From investment to manufacturing

Spending money and sending people still fall within the realm of "influence". a16z's next step has already entered the physical realm.

In May 2026, a16z co-led a $5 billion Series H financing round for defense technology company Anduril with Thrive Capital, achieving a valuation of $61 billion, doubling in 11 months. Anduril operates an autonomous weapons factory, Arsenal-1, in Ohio, which will mass-produce combat drones, interceptors, and cruise missiles by the end of 2026.

In the same month, a16z's cryptocurrency department announced the fifth special fund, raising $2.2 billion.

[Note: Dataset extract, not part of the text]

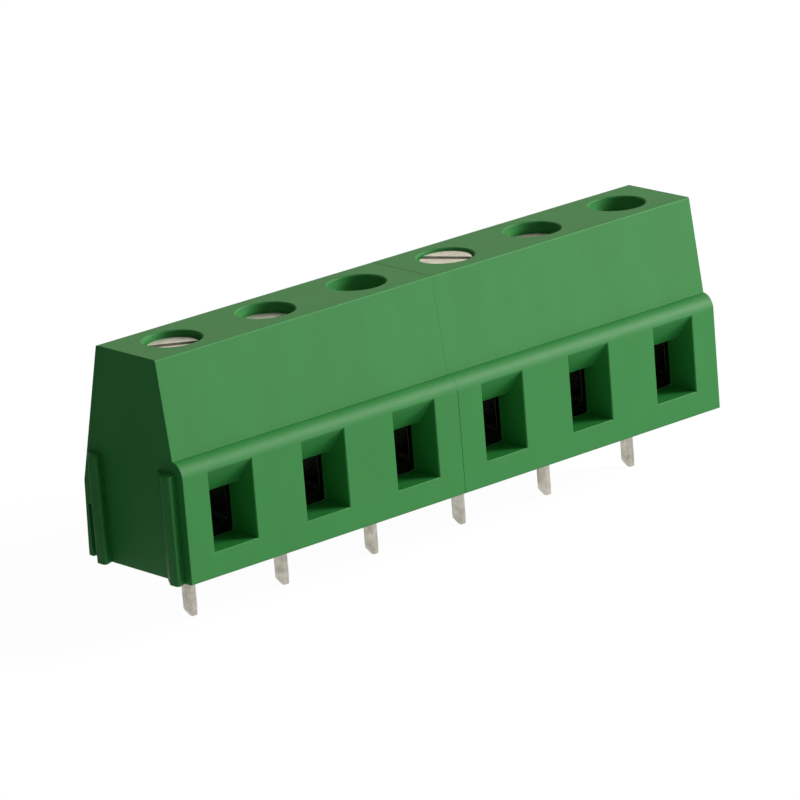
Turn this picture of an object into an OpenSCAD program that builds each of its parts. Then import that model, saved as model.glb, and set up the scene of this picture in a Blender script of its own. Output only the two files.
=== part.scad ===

Including the previous four rounds, a16z's total dedicated funds for cryptocurrency have reached approximately $10 billion.

Investing in missile production lines while also investing in cryptocurrency infrastructure. Traditional VCs invest in SaaS, consumer products, fintech, where the return logic is IRR. What a16z now invests in produces not only financial returns but also rule-making authority.

Creating its own media

Spending money to influence rules, delivering talent to Washington, investing in physical entities. These all require a supporting capability: controlling the narrative. a16z realized this early on.

In 2010, the second year after a16z was founded, it hired a full-time PR head, Margit Wennmachers, which had almost no precedent in the VC industry at the time. Back then, Sequoia and Benchmark's strategy was to work quietly and stay away from the media, while a16z did the opposite: actively created noise. In 2014, it launched a podcast that quickly racked up millions of downloads. In 2021, it became more aggressive, directly founding an online magazine, Future, hiring a team of professional journalists, attempting to compete for narrative authority with TechCrunch and The Verge.

Future was shut down in 2022, but a16z did not abandon its media strategy, instead, it changed its form: building its own podcast network, Substack matrix, YouTube channel, producing content every weekday.

There have been remarks: "a16z is essentially a media company, just monetizing through VC."

a16z's founding model is not derived from any VC, but from Hollywood talent agency CAA, helping creators bypass traditional gatekeepers and directly establish their own distribution channels.

Marc Andreessen's 2011 article "Software is Eating the World" itself was a textbook-level narrative operation: it was not promoting a specific portfolio company, but defining a proposition for an era, allowing all subsequent investments to gain legitimacy automatically.

This calculation also adds up. a16z's annual investment in media infrastructure is about $3-5 million.

2025 was the worst year for VC fundraising in the last five years, with an industry average of 16 months to close a fund. a16z took 3 months and raised $15 billion, exceeding the total of the second and third places combined, capturing 18% of the total VC fundraising amount in the U.S.

Based on a 2% management fee, this round of fundraising will bring in about $300 million in management fee income per year. With $5 million in media expenses and $300 million in annual management fees, the leverage ratio is 60 times.

When you have capital, a network in Washington, and narrative ability, you are not just participating in the game; you are defining the rules and narratives of the game.

So what is it?

a16z manages approximately $10 billion in dedicated cryptocurrency funds, making it one of the largest institutional investors in the industry. The legislators it financially supports are passing cryptocurrency bills, its nominees are taking over cryptocurrency regulatory agencies, and former national security officials it recruited are helping the companies it invested in connect with regulatory bodies around the world.

It is not waiting for rules to come out to adapt. It is participating in writing the rules.

When an institution managing hundreds of billions of dollars is simultaneously engaging in venture capital, large charitable donations, personnel arrangements, weapon manufacturing, media operations, and regulatory lobbying, how should it be defined?

Ben Horowitz's own statement is: "From day one, a16z has been a company, not a fund."

A fund can only manage money. A company can do everything. He is right, but this "company" is now doing things that far exceed anyone's imagination of a VC.